Par la suite, le photographe fait quelques retouches sur Photoshop, tire ses clichés et les imprime sur toile pour pouvoir peindre dessus. Il accentue, alors, grâce à ses coups de pinceaux et de crayons minutieux, les traits féminins ultrasexualisés dans la publicité, en particulier les yeux et la bouche.

Le résultat est prodigieux et rend la photo presque irréelle, donnant l’impression que le modèle va sortir de la toile pour nous happer. Parmi les nombreuses inspirations de Pierre-Marin Delaisi, on retrouve le célèbre duo Pierre et Gilles, avec qui il a eu la chance de travailler, la photographe Cindy Sherman, le Néerlandais Erwin Olaf mais aussi l’Américain David LaChapelle.

“C’était une évidence de repeindre mes tirages”

Le photographe construit son travail autour du cadrage serré et s’est naturellement dirigé vers un effet bidimensionnel sur fond uni, d’une couleur pop, pour renforcer le côté surnaturel qui objectifie ses modèles. Il lui arrive aussi d’imprimer ses photos sur papier pour les petits formats et cela l’oblige à utiliser des techniques plus mixtes pour les retouches :

“Depuis deux ans, j’ai pris l’habitude de revendiquer l’œuvre unique et de faire des tirages soit sur toile soit sur papier et de les reprendre à la peinture. C’était une révélation, une évidence, le fait de repeindre mes tirages, tu peux aller plus loin dans le fait d’en faire un tableau et pas une simple photo.

J’utilise de la peinture à l’huile pour faire des couches très fines et pouvoir accentuer les détails que je veux mettre en avant de manière subtile : ce qui me plaît dans ma photo et ce qui peut séduire dans l’inconscient collectif. Je joue avec les détails délicats et précieux que me procure la lumière établie sur mes modèles. L’éclairage est important quand je shoote.”

Pierre-Marin Delaisi photographie aussi des hommes et utilise le même processus que pour ses modèles féminins, à savoir le maquillage et la retouche picturale sur toile. À terme, l’artiste souhaiterait se lancer le défi de transposer la féminité sur ses modèles masculins, et vice versa. Il compte plancher sur d’autres séries de photos retouchées en traitant des questions de genre et en poussant le recours à l’art plastique à son maximum.

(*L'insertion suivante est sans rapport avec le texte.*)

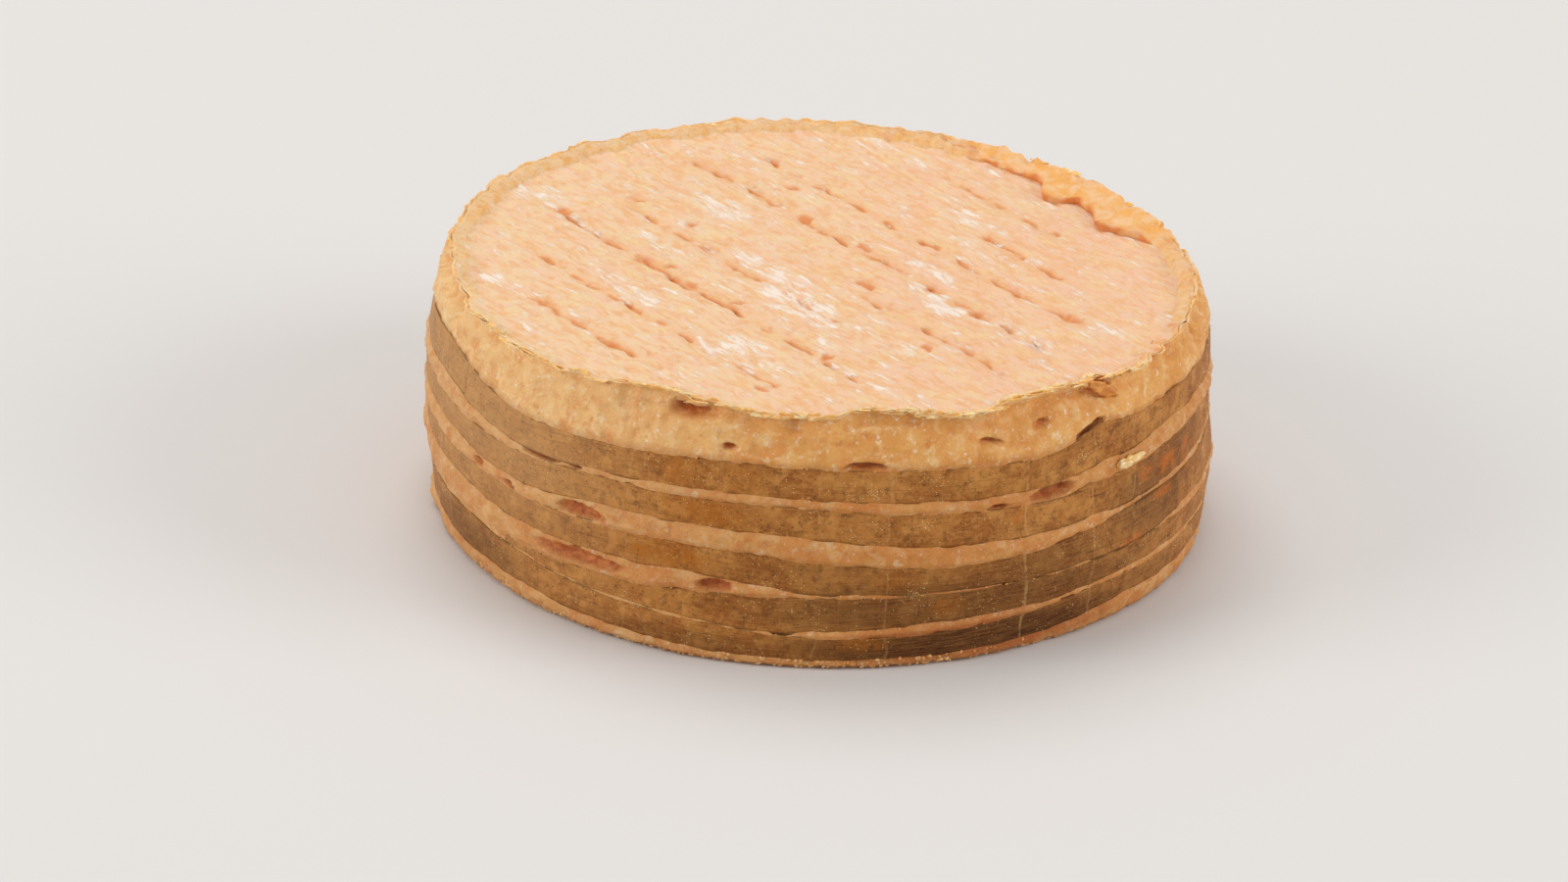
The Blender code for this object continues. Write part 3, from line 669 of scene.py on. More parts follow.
def make_top_skin():
    """The top skin: a grid rounded to a disc that runs out into the lip's crest."""
    bm = bmesh.new()
    masks = add_masks(bm, MASKS)
    grid = bmesh.ops.create_grid(bm, x_segments=TOP_CELLS, y_segments=TOP_CELLS, size=1.0)["verts"]
    edges = [top_edge(k * FULL_TURN / TOP_EDGE_STEPS) for k in range(TOP_EDGE_STEPS)]
    middle_radius = sum(edge[0] for edge in edges) / TOP_EDGE_STEPS
    for vertex in grid:
        u, v = vertex.co.x, vertex.co.y
        reach = max(abs(u), abs(v))
        if reach < 1e-6:
            turn = 0.0
        elif abs(u) >= abs(v):
            turn = math.pi / 4 * v / u + (0 if u > 0 else math.pi)
        else:
            turn = math.pi / 2 - math.pi / 4 * u / v + (0 if v > 0 else math.pi)
        angle = (math.degrees(turn) + 90) % FULL_TURN
        place = angle / FULL_TURN * TOP_EDGE_STEPS
        first, second = edges[int(place) % TOP_EDGE_STEPS], edges[(int(place) + 1) % TOP_EDGE_STEPS]
        edge, crest, dry, folded, orange = (a + (b - a) * (place % 1) for a, b in zip(first, second))
        radius = reach * (middle_radius + (edge - middle_radius) * reach**6)
        x = radius * math.sin(math.radians(angle))
        y = -radius * math.cos(math.radians(angle))
        height, furrow, pit, bloom, ridge = top_surface(x, y)
        inwards = edge - radius
        point = spot(angle, radius, crest)
        rise = smooth(1 - inwards / TOP_RISE) * (1 - folded)
        height += (crest - 0.1 + crest_lift(point) - height) * rise
        ragged = inwards + 1.1 * lump(point, 2.2, 4.0)
        vertex.co = (AXIS + Vector((x, y, height))) * MM
        vertex[masks["top"]] = 1.0
        vertex[masks["lip"]] = 1 - smooth(ragged / 1.5)
        vertex[masks["dry"]] = dry * math.exp(-((max(ragged, 0) / 0.9) ** 2))
        # Orange just inside the lip's edge, partly painted shade under the lip.
        lip_foot_orange_and_shade = smooth(orange * (0.7 + 1.2 * lump(point, 2.0, 9.0)))
        lip_foot_orange_and_shade *= math.exp(-(((ragged - 0.9) / 0.5) ** 2))
        values = {"furrow": furrow, "pit": max(pit, lip_foot_orange_and_shade), "bloom": bloom, "ridge": ridge}
        for name, value in values.items():
            vertex[masks[name]] = value
    for inwards, down in RIM_TUCKS:
        rim = [edge for edge in bm.edges if edge.is_boundary]
        lower = bmesh.ops.extrude_edge_only(bm, edges=rim)["geom"]
        for vertex in (item for item in lower if isinstance(item, bmesh.types.BMVert)):
            spoke = Vector((vertex.co.x, vertex.co.y, 0)) - AXIS * MM
            vertex.co -= spoke.normalized() * inwards * MM
            vertex.co.z = (INNER_LEVEL + RIM_ABOVE) * MM if down is None else vertex.co.z - down * MM
    close_up(bm)
    return bm


def make_strip(name):
    """A thin strip: its section is spun in steps, and each step then takes its own place."""
    edges = STRIPS[name]
    start, end = edges[0][0], edges[-1][0]
    steps = round((end - start) / STRIP_STEP)
    bm = bmesh.new()
    point_number = bm.verts.layers.int.new("point")
    masks = add_masks(bm, ("rim", "amber", "orange", "dark"))
    count = STRIP_POINTS + UNDERSIDE_POINTS
    section = []
    for k in range(count):
        turn = math.tau * k / count
        vertex = bm.verts.new(Vector((SPIN_RADIUS + math.cos(turn), 0, math.sin(turn))) * MM)
        vertex[point_number] = k
        section.append(vertex)
    loop = [bm.edges.new((section[k], section[(k + 1) % count])) for k in range(count)]
    bmesh.ops.spin(bm, geom=section + loop, axis=(0, 0, 1), angle=math.pi, steps=steps)
    thickness = bpy.context.scene.cheese_reed.thickness / MM
    table = [
        strip_section(name, start + (end - start) * k / steps, k == steps, thickness)
        for k in range(steps + 1)
    ]
    places = {}
    for vertex in bm.verts:
        station = round(math.atan2(vertex.co.y, vertex.co.x) / math.pi * steps)
        angle, height, radius, rim, flat = table[station][vertex[point_number]]
        vertex.co = spot(angle, radius, height) * MM
        vertex[masks["rim"]] = rim
        vertex[masks["amber"]] = patch_share(AMBER_STAINS, angle, height)
        vertex[masks["orange"]] = patch_share(ORANGE_STAINS, angle, height)
        # Painted shade on the strips, from the same patches as on the rind.
        vertex[masks["dark"]] = patch_share(PAINTED_SHADE_PATCHES, angle, height)
        places[vertex] = flat
    close_up(bm)
    layer = bm.loops.layers.uv.new("strip")
    for face in bm.faces:
        for corner in face.loops:
            corner[layer].uv = places[corner.vert]
    return bm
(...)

L’artiste expose ses œuvres chez Simon&Roth, galerie tenue par Anne-Claire Simon et Anthony Roth, deux jeunes galeristes mettant en avant le travail des nouveaux talents. L’exposition “Esthétiques croisées” offre un panorama d’une certaine scène artistique française contemporaine, entre art urbain et nouveaux médias. Ces deux amoureux de l’art comptent faire de leur galerie un véritable vivier d’expositions d’œuvres contemporaines et innovantes faites par des millennials pour notre génération connectée et tous les amateurs soutenant la nouvelle scène artistique interactive, toujours plus remplie de jeunes créatifs.

Les clichés de Pierre-Marin Delaisi sont visibles à l’exposition “Esthétiques croisées” au sein de la galerie Simon&Roth, 11 rue Chapon à Paris, jusqu’au 20 juin.